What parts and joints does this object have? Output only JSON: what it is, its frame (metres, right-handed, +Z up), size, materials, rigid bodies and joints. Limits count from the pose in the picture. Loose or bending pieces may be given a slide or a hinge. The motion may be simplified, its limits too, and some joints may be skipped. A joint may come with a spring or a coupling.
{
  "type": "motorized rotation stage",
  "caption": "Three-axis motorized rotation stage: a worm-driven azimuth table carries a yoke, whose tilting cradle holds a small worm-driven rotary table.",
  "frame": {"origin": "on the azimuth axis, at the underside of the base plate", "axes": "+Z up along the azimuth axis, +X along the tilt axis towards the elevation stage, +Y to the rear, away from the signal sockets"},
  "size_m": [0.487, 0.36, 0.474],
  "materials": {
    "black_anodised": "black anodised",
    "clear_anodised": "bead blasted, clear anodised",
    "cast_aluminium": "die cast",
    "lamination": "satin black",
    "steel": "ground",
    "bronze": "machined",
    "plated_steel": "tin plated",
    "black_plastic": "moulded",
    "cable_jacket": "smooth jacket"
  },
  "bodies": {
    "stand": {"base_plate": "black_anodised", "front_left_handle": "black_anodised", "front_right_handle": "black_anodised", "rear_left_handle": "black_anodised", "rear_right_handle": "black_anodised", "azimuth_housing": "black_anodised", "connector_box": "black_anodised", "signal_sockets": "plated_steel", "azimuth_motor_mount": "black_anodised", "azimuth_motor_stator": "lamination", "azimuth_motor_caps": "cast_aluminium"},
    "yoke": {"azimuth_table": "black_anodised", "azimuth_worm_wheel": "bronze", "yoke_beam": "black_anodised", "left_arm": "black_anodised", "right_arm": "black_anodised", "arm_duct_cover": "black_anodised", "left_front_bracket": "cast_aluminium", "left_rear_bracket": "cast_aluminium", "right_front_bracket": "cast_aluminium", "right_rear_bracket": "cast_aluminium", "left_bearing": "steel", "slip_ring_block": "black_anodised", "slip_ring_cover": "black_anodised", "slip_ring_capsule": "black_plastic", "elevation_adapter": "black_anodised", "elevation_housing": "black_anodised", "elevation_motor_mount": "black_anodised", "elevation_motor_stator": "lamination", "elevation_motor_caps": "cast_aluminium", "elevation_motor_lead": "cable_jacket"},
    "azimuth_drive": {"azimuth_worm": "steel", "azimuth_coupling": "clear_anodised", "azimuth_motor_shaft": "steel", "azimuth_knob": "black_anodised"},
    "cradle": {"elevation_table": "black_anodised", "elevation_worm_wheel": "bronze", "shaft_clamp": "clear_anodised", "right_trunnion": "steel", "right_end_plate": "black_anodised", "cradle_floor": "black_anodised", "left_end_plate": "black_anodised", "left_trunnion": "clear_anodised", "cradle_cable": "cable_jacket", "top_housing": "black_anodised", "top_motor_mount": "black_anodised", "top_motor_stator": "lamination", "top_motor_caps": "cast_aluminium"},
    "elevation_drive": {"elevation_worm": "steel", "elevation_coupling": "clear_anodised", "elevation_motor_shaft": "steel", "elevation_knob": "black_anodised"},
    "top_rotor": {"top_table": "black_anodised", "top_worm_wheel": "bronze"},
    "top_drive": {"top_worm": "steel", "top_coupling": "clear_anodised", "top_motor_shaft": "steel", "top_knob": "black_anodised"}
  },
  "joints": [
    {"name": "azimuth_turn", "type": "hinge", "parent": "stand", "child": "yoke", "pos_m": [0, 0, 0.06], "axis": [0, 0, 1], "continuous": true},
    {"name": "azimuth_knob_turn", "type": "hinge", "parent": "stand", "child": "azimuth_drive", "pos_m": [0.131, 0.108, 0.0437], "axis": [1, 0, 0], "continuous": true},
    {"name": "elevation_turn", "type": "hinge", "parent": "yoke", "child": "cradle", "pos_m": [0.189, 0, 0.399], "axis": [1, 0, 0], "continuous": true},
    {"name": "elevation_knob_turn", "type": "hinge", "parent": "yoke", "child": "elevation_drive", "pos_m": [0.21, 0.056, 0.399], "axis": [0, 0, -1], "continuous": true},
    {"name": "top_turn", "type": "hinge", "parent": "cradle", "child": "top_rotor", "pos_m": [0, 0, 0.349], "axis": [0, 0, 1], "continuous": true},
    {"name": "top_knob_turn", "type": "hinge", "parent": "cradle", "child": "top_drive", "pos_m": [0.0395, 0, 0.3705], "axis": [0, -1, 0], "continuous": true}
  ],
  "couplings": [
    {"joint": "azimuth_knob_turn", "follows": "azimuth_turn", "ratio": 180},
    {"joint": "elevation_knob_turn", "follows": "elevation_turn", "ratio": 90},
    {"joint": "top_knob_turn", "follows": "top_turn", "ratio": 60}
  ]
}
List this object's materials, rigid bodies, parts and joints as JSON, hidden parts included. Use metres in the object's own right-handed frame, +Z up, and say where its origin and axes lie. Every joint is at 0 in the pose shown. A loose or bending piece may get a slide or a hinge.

● Exercise directions
Please quote the records above exactly, without skipping a line.

● Finished exercise
What parts and joints does this object have? Output only JSON: what it is, its frame (metres, right-handed, +Z up), size, materials, rigid bodies and joints. Limits count from the pose in the picture. Loose or bending pieces may be given a slide or a hinge. The motion may be simplified, its limits too, and some joints may be skipped. A joint may come with a spring or a coupling.
{
  "type": "motorized rotation stage",
  "caption": "Three-axis motorized rotation stage: a worm-driven azimuth table carries a yoke, whose tilting cradle holds a small worm-driven rotary table.",
  "frame": {"origin": "on the azimuth axis, at the underside of the base plate", "axes": "+Z up along the azimuth axis, +X along the tilt axis towards the elevation stage, +Y to the rear, away from the signal sockets"},
  "size_m": [0.487, 0.36, 0.474],
  "materials": {
    "black_anodised": "black anodised",
    "clear_anodised": "bead blasted, clear anodised",
    "cast_aluminium": "die cast",
    "lamination": "satin black",
    "steel": "ground",
    "bronze": "machined",
    "plated_steel": "tin plated",
    "black_plastic": "moulded",
    "cable_jacket": "smooth jacket"
  },
  "bodies": {
    "stand": {"base_plate": "black_anodised", "front_left_handle": "black_anodised", "front_right_handle": "black_anodised", "rear_left_handle": "black_anodised", "rear_right_handle": "black_anodised", "azimuth_housing": "black_anodised", "connector_box": "black_anodised", "signal_sockets": "plated_steel", "azimuth_motor_mount": "black_anodised", "azimuth_motor_stator": "lamination", "azimuth_motor_caps": "cast_aluminium"},
    "yoke": {"azimuth_table": "black_anodised", "azimuth_worm_wheel": "bronze", "yoke_beam": "black_anodised", "left_arm": "black_anodised", "right_arm": "black_anodised", "arm_duct_cover": "black_anodised", "left_front_bracket": "cast_aluminium", "left_rear_bracket": "cast_aluminium", "right_front_bracket": "cast_aluminium", "right_rear_bracket": "cast_aluminium", "left_bearing": "steel", "slip_ring_block": "black_anodised", "slip_ring_cover": "black_anodised", "slip_ring_capsule": "black_plastic", "elevation_adapter": "black_anodised", "elevation_housing": "black_anodised", "elevation_motor_mount": "black_anodised", "elevation_motor_stator": "lamination", "elevation_motor_caps": "cast_aluminium", "elevation_motor_lead": "cable_jacket"},
    "azimuth_drive": {"azimuth_worm": "steel", "azimuth_coupling": "clear_anodised", "azimuth_motor_shaft": "steel", "azimuth_knob": "black_anodised"},
    "cradle": {"elevation_table": "black_anodised", "elevation_worm_wheel": "bronze", "shaft_clamp": "clear_anodised", "right_trunnion": "steel", "right_end_plate": "black_anodised", "cradle_floor": "black_anodised", "left_end_plate": "black_anodised", "left_trunnion": "clear_anodised", "cradle_cable": "cable_jacket", "top_housing": "black_anodised", "top_motor_mount": "black_anodised", "top_motor_stator": "lamination", "top_motor_caps": "cast_aluminium"},
    "elevation_drive": {"elevation_worm": "steel", "elevation_coupling": "clear_anodised", "elevation_motor_shaft": "steel", "elevation_knob": "black_anodised"},
    "top_rotor": {"top_table": "black_anodised", "top_worm_wheel": "bronze"},
    "top_drive": {"top_worm": "steel", "top_coupling": "clear_anodised", "top_motor_shaft": "steel", "top_knob": "black_anodised"}
  },
  "joints": [
    {"name": "azimuth_turn", "type": "hinge", "parent": "stand", "child": "yoke", "pos_m": [0, 0, 0.06], "axis": [0, 0, 1], "continuous": true},
    {"name": "azimuth_knob_turn", "type": "hinge", "parent": "stand", "child": "azimuth_drive", "pos_m": [0.131, 0.108, 0.0437], "axis": [1, 0, 0], "continuous": true},
    {"name": "elevation_turn", "type": "hinge", "parent": "yoke", "child": "cradle", "pos_m": [0.189, 0, 0.399], "axis": [1, 0, 0], "continuous": true},
    {"name": "elevation_knob_turn", "type": "hinge", "parent": "yoke", "child": "elevation_drive", "pos_m": [0.21, 0.056, 0.399], "axis": [0, 0, -1], "continuous": true},
    {"name": "top_turn", "type": "hinge", "parent": "cradle", "child": "top_rotor", "pos_m": [0, 0, 0.349], "axis": [0, 0, 1], "continuous": true},
    {"name": "top_knob_turn", "type": "hinge", "parent": "cradle", "child": "top_drive", "pos_m": [0.0395, 0, 0.3705], "axis": [0, -1, 0], "continuous": true}
  ],
  "couplings": [
    {"joint": "azimuth_knob_turn", "follows": "azimuth_turn", "ratio": 180},
    {"joint": "elevation_knob_turn", "follows": "elevation_turn", "ratio": 90},
    {"joint": "top_knob_turn", "follows": "top_turn", "ratio": 60}
  ]
}
List this object's materials, rigid bodies, parts and joints as JSON, hidden parts included. Use metres in the object's own right-handed frame, +Z up, and say where its origin and axes lie. Every joint is at 0 in the pose shown. A loose or bending piece may get a slide or a hinge.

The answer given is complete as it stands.